New Democratic Coalition to Test the Kremlin

At last, some good news has emerged from Russia. Despite escalating political repression, war in Ukraine, and the February 27th murder of Boris Nemtsov, the democratic opposition has united on a joint platform to contest regional elections in 2015 and national parliamentary polls in 2016. The coalition includes Nemtsov’s party, RPR-Parnas, co-chaired by Mikhail Kasyanov, Alexei Navalny’s Party of Progress, and four other parties. Open Russia, a civic organization headed by the exiled former businessman and political prisoner Mikhail Khodorkovsky, has endorsed the grouping. (Kasyanov, a former Russian prime minister, is currently on a visit to the US. His remarks at the Council on Foreign Relations at 6:30 p.m. Eastern time, Thursday April 23rd, can be viewed live here.)

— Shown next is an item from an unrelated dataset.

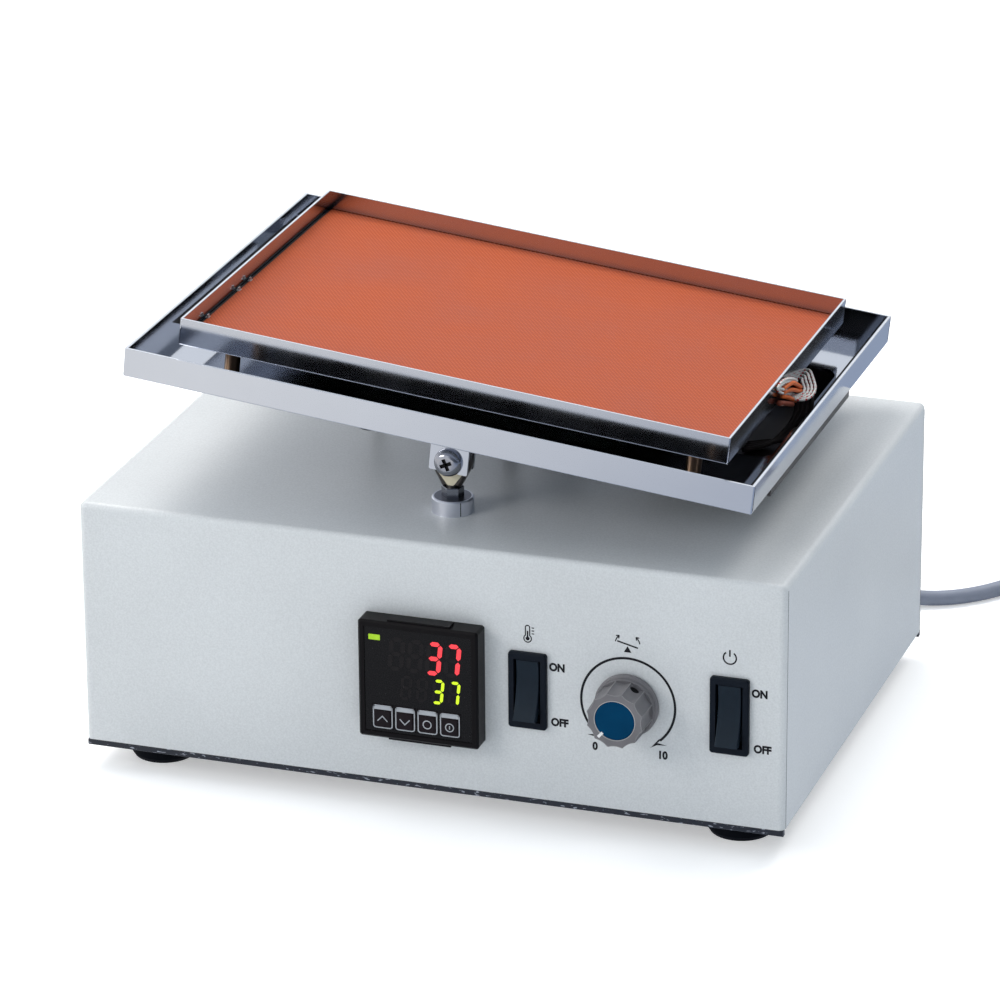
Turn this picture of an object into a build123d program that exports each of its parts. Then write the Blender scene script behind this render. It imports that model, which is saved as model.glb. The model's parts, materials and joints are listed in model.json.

It’s not that the prospects for a free campaign and honest polling are so good. The opposition faces barriers to ballot access and to free media. Then, there are pressures that citizens of established democracies can only imagine. While the parties were agreeing on their coalition, the authorities interrogated Natalia Pelevine, a rising opposition politician, and raided her apartment.

On the other hand, the risks involved in the upcoming campaigns do not all fall only on the opposition. According to Leonid Volkov of the Party of Progress, elections make President Vladimir Putin vulnerable as well. Blatant rigging could trigger new protests like those of 2011–12, while fair elections could give the opposition a toehold in government, including a role in nominating a presidential candidate.

Ultimately, the significance of the opposition transcends elections. Speaking at the Legatum Institute in London on April 21st, Volkov said the new grouping is “not only a political coalition, but a coalition of ideas” that offers Russians a pro-European course, in stark contrast to the authoritarian, anti-Western one Putin has charted. All of the new democratic coalition parties oppose the war in Ukraine.

The West also needs an alternative to Putin. The US and Europe’s policies of “reset” and “partnership” have been based on a faulty premise, that Putin could be a responsible partner in world affairs, despite the character of his regime. The number of examples disproving this theory continues to mount. Moscow’s sale of a missile defense system to Iran is just the most recent one.

The weeks and months ahead will be difficult for the newly united democratic opposition. For their sake, and ours, we should take seriously their alternative vision for Russia and what it could mean for America and the world.